Au tour de Larnaudie de parler de Face à Pynchon dont notre camarade Pedro a déjà fait une recension détaillée ici, aussi n’est-il pas nécessaire de revenir sur des détails connus de tous, amis lecteurs et détracteurs. Vient ensuite de manière fort impromptue parce qu’elle n’était nullement programmée, l’intervention de Stéphane Legrand concernant Vineland et sa réception critique. Lui de nous expliquer avec éloquence et grande sagesse que Vineland « tourne le bâton dans l’autre sens » selon l’expression consacrée de Lénine, nous donne à voir un monde fait d’objets et n’étant pas par ailleurs une sorte d’oeuvre nostalgique des années hippies, de la contre culture utopique ratée. Vineland était aussi plus court que ce qui venait avant lui, certains ont crié au scandale, et Claro de rétorquer que quoiqu’il en soit, que le livre soit long ou soit court, la taille demeurait pour un trop grand nombre un argument de critique littéraire majeur. Bim. Bim. Bim. (Me reviennent en tête toutes les critiques françaises parues, qu’elles soient intelligentes ou non, et ne nous trompons pas je parle des critiques journalistiques, et j’ai comme un grand sourire devant la soupe de clichés qui nous a été servie, certains allant même jusqu’à dire très sérieusement que Pynchon n’a aucun humour…… je vous laisse, camarades pynchoniens vous déchaîner jusqu’à plus soif devant cette affirmation douteuse qui devrait, espérons-le, renvoyer le journaleux dans les tréfonds de la bassesse journalistique et du psittacisme institutionnalisé, quoique quand j’y pense, je doute que ce soit le cas).

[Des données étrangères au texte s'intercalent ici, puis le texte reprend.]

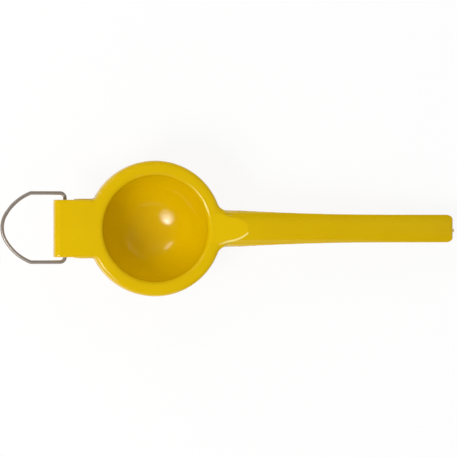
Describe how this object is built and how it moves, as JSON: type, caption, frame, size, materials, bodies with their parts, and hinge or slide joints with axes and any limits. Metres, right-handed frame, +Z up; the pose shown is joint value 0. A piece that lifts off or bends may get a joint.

Enfin nos pieds nickelés adorateurs du Pynch se taisent pour laisser parler la foule, plus diserte il faut dire en cette deuxième soirée. Je dois avouer ici mon incurie, je n’ai pas pris de notes, alors certaines questions m’échappent, sauf celles d’un homme qui était positionné à ma proche droite durant la soirée, question que j’ai donc pu ouïr avec netteté malgré l’accent (anglo-saxon ? je crois mais n’en mettrait pas ma main à couper ; je pourrais jurer sur la tête de Michel Schneider mais je ne veux pas m’attirer d’ennuis – inside joke) prononcé de l’interrogateur. Celui-là, mathématicien se déclarait impressionné que Pynchon ne se trompe que très très rarement quand il parle de mathématiques (votre hôte qui écrit ces lignes n’entend rien aux nombres, aux signes mathématiques et à toute autre forme d’hérésie scientiste) et la question portait sur le pourquoi de l’inclusion de détails si pointus et savants dans le roman alors que l’ultra majorité des lecteurs n’y entendrait rien. Parce que ce qui intéresse Pynchon, c’est le bruit que fait la langue, répond le Traducteur, toutes les formes de discours trouvent une place, toutes les langues, parce qu’en tant qu’êtres vivants nous ne sommes pas toujours en présence d’éléments familiers que nous comprenons immédiatement, parce qu’en tant qu’êtres imparfaits ce qui nous est étranger pullule, plus que ce qui nous est familier, Pynchon retrace l’épaisseur du discours, le donne à voir et à entendre, crée une expérience de lecture unique et originale par ce type de procédés. Enfin, nous parlions du style de Pynchon, de la composition de ses romans, non pas que la soirée n’y était pas consacrée, mais là nous entrions et ressortions par le même élan dans l’essence même de la soirée parsemée de moments d’éclats, de bons mots et de belles formules dont ma mémoire diluée ne saurait redonner ne serait-ce que l’idée.
On déboucha pour finir quelques bouteilles de Tariquet, rencontrâmes des lecteurs, évoquâmes Cyclocosmia avec emphase (et alors que je suis en train de la relire dans son intégralité, cette emphase que nous manifestions était en deçà de la qualité qui était montrée, pour cela, bravo Antonio – un peu de pub ne fait pas de mal, surtout quand elle est méritée), et le reste est déjà Histoire.
J’oubliais presque de mentionner les Chums présents, tant je suis obnubilé par l’égoïsterie de ce compte-rendu imparfait, Chums dont la compagnie est tout ce qui fait le sel de ce genre de rencontres, soit Pedro, Untel, Manu, L’Ombre qui fit un passage éclair pour nous remettre nos précieuses revues et que l’on reverra très bientôt.
Toute ressemblance avec des évènements s’étant produit n’est que fortuite, bien que parfois recherchée, pour toute réclamation concernant les détails oubliés, et ils sont nombreux, les fautes certaines ainsi que les précisions qui pourraient être apportés, n’hésitez pas à déposer vos réclamations, injures, numéros de carte bancaire, et satisfecits dans les commentaires.
Merci à Thomas Pynchon, évidemment (je prépare mon discours de remise du Nobel, voilà pourquoi la fin est si solennelle).